Der in seiner Wohnung tot aufgefundene argentinische Staatsanwalt Alberto Nisman ist nach Behördenangaben durch eine aus nächster Nähe abgefeuerte Kugel ums Leben gekommen. Der Kopfschuss sei «aus einer Entfernung von nicht mehr als einem Zentimeter» abgegeben worden.
Dies sagte Staatsanwältin Viviana Fein in der Hauptstadt Buenos Aires. Zugleich bekräftigte sie, dass es keine Hinweise auf eine Fremdbeteiligung bei der eigentlichen Handlung des Schiessens gebe.
Nisman war in der Nacht zum vergangenen Montag tot in seiner Wohnung in Buenos Aires aufgefunden worden, wenige Stunden vor einer geplanten Anhörung im Parlament. Neben der Leiche lag eine Pistole.
Nach Angaben der Behörden stützten die ersten Autopsieergebnisse die These eines Suizids. Staatsanwältin Fein schloss nicht aus, dass Drohungen und Belästigungen Nisman in den Tod getrieben haben könnten. Ein Abschiedsbrief sei nicht gefunden worden.
Fein zufolge stehen die Ergebnisse der kriminaltechnischen Untersuchungen noch aus. Ballistische und DNA-Analysen sollen Aufschluss darüber geben, ob die im Körper des Toten gefundene Kugel mit dem Kaliber der bei der Leiche gefundenen Waffe übereinstimmt.
Happige Vorwürfe an die Regierung
Der getötete Staatsanwalt hatte über Jahre den Anschlag auf ein jüdisches Gemeindezentrum in Buenos Aires im Jahr 1994 untersucht, bei dem 85 Menschen ums Leben kamen. Argentiniens Gerichte sehen die Verantwortung beim Iran, der jegliche Verwicklung in den Anschlag zurückgewiesen hat.

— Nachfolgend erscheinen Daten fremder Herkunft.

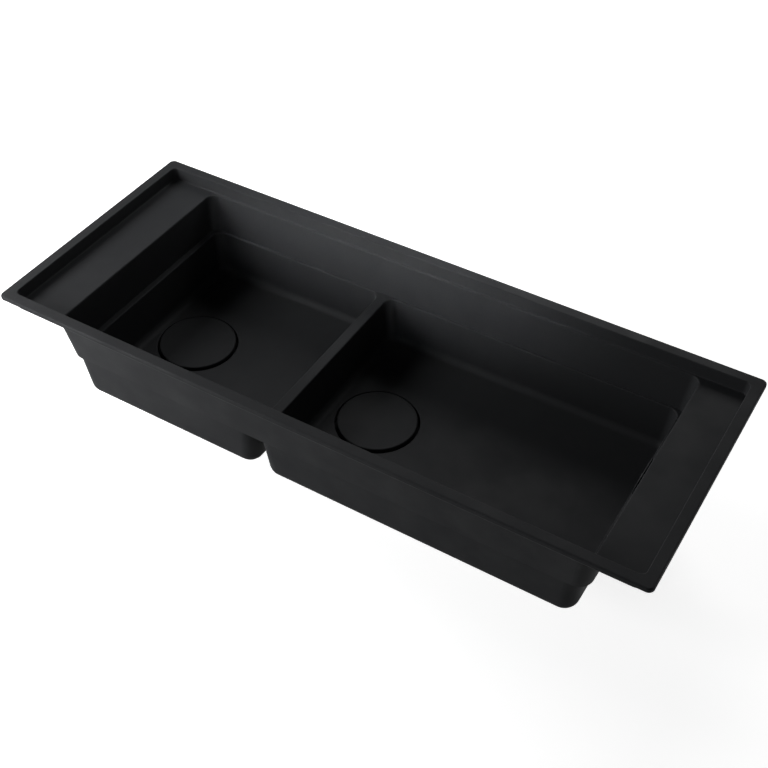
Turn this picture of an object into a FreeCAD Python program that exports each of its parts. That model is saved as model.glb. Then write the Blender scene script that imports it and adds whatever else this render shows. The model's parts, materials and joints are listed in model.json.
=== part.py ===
import FreeCAD, Part
import math
import os

# Inset double bowl kitchen sink, moulded in one piece, with its wastes and fixings.
# Millimetres. X runs along the sink, Y to the back, Z up.
# The origin is at the middle of the worktop cut-out, in the plane of the flange's underside.

V = FreeCAD.Vector
UP = V(0, 0, 1)

# ---- driving dimensions: the moulding ----
sink_length = 1200.0       # along X, over the flange
sink_depth = 480.0         # along Y, over the flange
flange_thick = 8.0
flange_corner = 10.0       # plan radius of the flange's corners
flange_round = 3.0         # rounding of the flange's upper edge
flange_break = 0.8         # rounding of the flange's lower edge
overhang = 12.0            # flange beyond the tub, which rests on the worktop
rim_width = 20.0           # flat rim round the recess
recess_corner = 10.0
recess_foot = 2.0          # hollow rounding where the recess wall meets the shelf
rim_lip = 1.5              # rounding of the rim's inner edge
shelf_drop = 24.0          # rim down to the shelves
left_shelf = 92.0          # shelf between the rim and the small bowl
right_shelf = 78.0         # shelf between the rim and the large bowl
side_shelf = 5.0           # rim to bowl mouth, front and back
mouth_lip = 2.5            # rounding of the bowl mouth
wall = 8.0
floor_thick = 9.0

ledge_drop = 97.0          # rim down to the accessory ledge and the divider's top
end_ledge = 11.0           # ledge width at the two ends
side_ledge = 4.0           # ledge width at front and back
ledge_lip = 2.5
bowl_drop = 183.0          # rim down to the bowl floors
bowl_corner = 18.0         # upright inner corners of the bowls
bowl_foot = 14.0           # inner rounding between walls and floor
divider_x = -92.0          # middle of the divider
divider_width = 20.0       # at its top
tub_foot = 8.0             # rounding under the shelves, along the tub's outside

recess_lean = 0.08         # wall slopes: run per rise
end_lean = 0.10            # the bowls' end walls and the divider
upper_side_lean = 0.15     # front and back walls above the ledge
lower_side_lean = 0.08     # front and back walls below the ledge

# ---- driving dimensions: wastes ----
small_waste_in = 90.1      # small bowl's end wall, at the floor, to its waste
large_waste_in = 94.4      # divider, at the floor, to the large bowl's waste
waste_y = -10.0
pan_drop = 17.0            # bowl floor down to the seat of the waste flange
pan_lip = 1.5              # rounding of the pan's upper edge
cover_r = 71.0             # the loose cover over each waste
cover_gap = 4.0            # gap round the cover, where the water goes in
cover_thick = 10.0
cover_proud = 4.0          # cover's top above the bowl floor
cover_round = 2.5
pad_count = 4
pad_r = 4.5
pad_gap = 2.75             # dish flange to the pads
pad_taper = 0.8
pad_sunk = 3.0             # how deep a pad sits in its socket
waste_hole_r = 45.0
seal_thick = 1.5           # gasket under the steel flange
seal_margin = 2.0          # how far the gaskets stay inside what clamps them
steel = 1.0                # sheet thickness of the strainer parts
dish_land = 11.5           # width of the dish's flange beyond the hole
dish_r = 42.5              # outside of the strainer dish
dish_drop = 38.0           # seat down to the underside of the dish
dish_round = 5.0
slot_count = 6
slot_r = 5.0
slot_ring = 15.5
screw_r = 3.0              # M6
screw_head_r = 5.5
screw_head = 2.2
screw_length = 20.0
stopper_r = 25.0
stopper_thick = 5.0
stopper_land = 3.5         # width of the stopper's sealing ring
stopper_arch = 3.0         # hollow under the stopper, over the screw head
basket_gap = 1.5           # basket rim to dish
basket_top_drop = 5.0      # dish flange down to the basket's rim
basket_taper = 5.0
basket_holes = ((12, 18.0), (18, 26.0))    # number of holes, radius of their ring
basket_hole_r = 2.2
stud_r = 2.0
knob_r = 8.0
knob_neck_r = 3.5
knob_height = 26.0
knob_head = 8.0
body_seal_thick = 4.0
body_land = 10.0           # width of the body's flange beyond the hole
body_flange_thick = 4.0
body_wall = 3.0
body_gap = 2.0             # dish to waste body, all round
body_room = 16.0           # dish underside down to the body's floor
hub_r = 6.5
hub_gap = 3.0              # dish underside to hub
spoke_count = 3
spoke_width = 4.0
spoke_height = 8.0
outlet_r = 23.9            # outside of a G 1 1/2 outlet
outlet_bore_r = 20.0
outlet_length = 32.0
inlet_r = 11.0             # side spigot for the overflow hose
inlet_bore_r = 8.5
inlet_length = 24.0
inlet_collar_r = 13.5      # shoulder that stops the hose
inlet_collar = 2.0         # how far the shoulder stands out from the cup
inlet_drop = 21.0          # body flange down to the middle of the inlet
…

Nisman warf der argentinischen Präsidentin Cristina Kirchner vor, sie habe versucht, die Ermittlungen gegen die tatverdächtigen Iraner zu stoppen. Ihr Ziel sei es gewesen, die Beziehungen zum Iran zu verbessern und ein Ölgeschäft einzufädeln. Der Staatsanwalt starb, kurz bevor er im Parlament seine Vorwürfe gegen die Präsidentin erläutern sollte.

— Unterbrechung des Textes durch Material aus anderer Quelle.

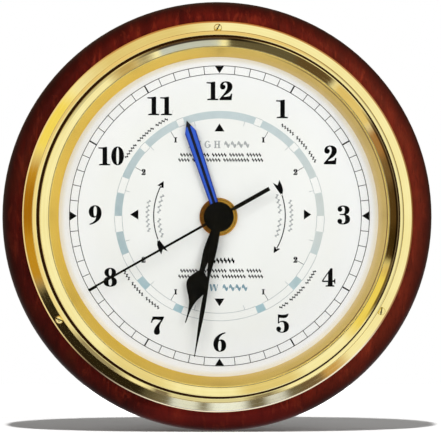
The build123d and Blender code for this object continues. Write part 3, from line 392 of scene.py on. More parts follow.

Die Regierung wies die Beschuldigungen als absurd zurück. Aus Sicht Kirchners handelt es sich bei dem Tod Nismans nicht um Selbstmord. Die Präsidentin äusserte in einem offenen Brief, dass sie von einem Verbrechen ausgehe. Der 51-Jährige sei für eine «Operation gegen die Regierung» benutzt worden.

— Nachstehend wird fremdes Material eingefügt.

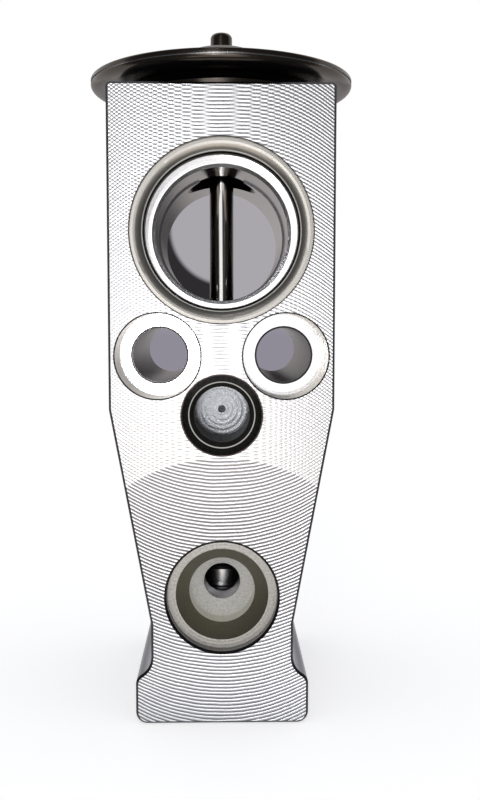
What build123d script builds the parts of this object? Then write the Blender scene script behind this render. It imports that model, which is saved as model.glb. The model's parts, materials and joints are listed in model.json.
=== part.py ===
from build123d import *
import math
import os

# Block-type thermostatic expansion valve, millimetres.
# X is across the block, Y runs from the front (hose) face at -Y to the rear (evaporator) face at +Y,
# Z is up. The origin is the centre of the flat foot. Every inner part is turned about the Z axis.

# --- block: an extruded bar, sawn to depth and milled ---
block_width = 27.0
block_depth = 33.0
block_height = 77.0
waist_width = 17.3
foot_width = 21.1
foot_side = 4.9            # straight side of the foot, up to its rounded shoulder
foot_shoulder_radius = 1.4
foot_hollow_radius = 2.6   # sweep from the foot's shoulder into the waist
foot_corner_radius = 1.4
waist_top = 12.4
taper_top = 38.6
bend_radius = 1.0          # blend at both ends of the taper
top_corner_radius = 0.5
edge_break = 0.3           # milled edge round the front and rear faces

# --- suction passage, straight through the block ---
suction_height = 59.8
suction_mouth_d = 21.8
suction_mouth_depth = 0.3
suction_lip_radius = 1.45  # rounded lead-in for the pipe's seal ring
suction_pilot_d = 18.2
suction_pilot_depth = 4.6
suction_bore_d = 16.3
suction_rear_bore_d = 15.9
suction_step_depth = 13.0  # where the front boring meets the slightly smaller rear one
suction_chamfer = 0.4

# --- liquid ports: high pressure in at the front, low pressure out at the rear ---
inlet_height = 15.7
outlet_height = 24.6
port_mouth_d = 13.5
port_mouth_chamfer = 0.3
port_mouth_depth = 1.5
port_cone_d = 11.4
port_cone_depth = 2.1
port_pilot_d = 8.2
port_pilot_length = 2.5
inlet_passage_d = 4.7
outlet_passage_d = 5.2
passage_overrun = 1.0      # how far a passage runs past the wall or axis that it breaks into

# --- fixing holes ---
bolt_pitch = 15.3
bolt_height = 45.0
bolt_hole_d = 6.7
bolt_counterbore_d = 10.2
bolt_counterbore_depth = 4.5
bolt_edge_break = 0.15
stud_height = 37.9
stud_hole_d = 6.8          # tapping size of an M8 thread
stud_countersink_d = 9.6
stud_hole_depth = 9.2
stud_dimple_d = 1.0

# --- needle and ball side, below the partition ---
chamber_d = 10.0
chamber_headroom = 0.2     # chamber ceiling above the inlet passage
orifice_d = 4.0
seat_chamfer = 0.5
ball_d = 5.0
pin_d = 2.0
carrier_d = 5.8
carrier_cup = 1.3          # how far below the ball's centre the carrier's cup ends
carrier_neck = 2.2         # length of the carrier between its cup rim and its flange
carrier_flange_d = 7.8
carrier_flange_thickness = 1.0
carrier_spigot_length = 1.7
damper_thickness = 0.25
damper_finger_width = 1.6
damper_finger_height = 1.8
damper_fingers = 3
spring_d = 7.0
spring_wire_d = 1.0
spring_wire_sides = 8      # the round wire has eight flats here
spring_turns = 3.5
spring_end_sink = 0.25     # share of the wire's thickness ground off at each end

# --- adjusting screw in the bottom of the chamber ---
screw_recess = 0.9
screw_thread_d = 11.0
screw_thread_length = 2.7
screw_travel = 0.5         # half a turn of a 1 mm pitch, either way
screw_land = 1.1           # plain land between the thread and the seal groove
screw_top_land = 0.6
screw_seal_section = 1.3
screw_spigot_length = 1.1
screw_key_width = 5.0
screw_key_depth = 2.6
spigot_d = 4.5             # spigots that centre the spring at both its ends

# --- sensing rod and its seal in the partition ---
rod_d = 3.2
rod_bottom = 42.4
rod_bore_floor = 40.4
gland_d = 5.8
gland_floor = 46.6
rod_seal_section = 1.15
retainer_thickness = 0.4
retainer_bore_d = 3.9
retainer_teeth = 6
retainer_slot = 0.5
vent_d = 9.0               # open bore round the rod between the suction passage and the head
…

Kirchner legte jedoch keine Beweise für ihre Theorie vor und erläuterte auch nicht, wer nach ihrer Ansicht für den Tod des Juristen verantwortlich sein könnte.
Politisch könnte Nismans Tod bei der Präsidentenwahl im Oktober erhebliche Sprengkraft entfalten. Der Fall sorgt in Argentinien für gewaltige Empörung und nährt Verschwörungstheorien.
Journalist fürchtet um sein Leben
Der mysteriöse Tod Nismans zog unterdessen weitere Kreise. Aus Angst um sein Leben floh ein in der Angelegenheit recherchierender Journalist aus dem Land, wie das Nachrichtenportal «Infobae» am Samstag berichtete.
Es handelt sich um Damian Pachter von der Zeitung «Buenos Aires Herald». «Ich gehe, weil mein Leben in Gefahr ist. Meine Telefone werden überwacht», wurde er zitiert. Pachter hatte als erster vom Tod des Staatsanwalts Nisman berichtet.
Der amtlichen Nachrichtenagentur Telam zufolge wollte Pachter einen Flug ins Nachbarland Uruguay nehmen. «Ich werde in dieses Land zurückkehren, wenn meine Quellen mir sagen, dass sich die Umstände geändert haben. Ich glaube nicht, dass dies unter dieser Regierung der Fall sein wird.»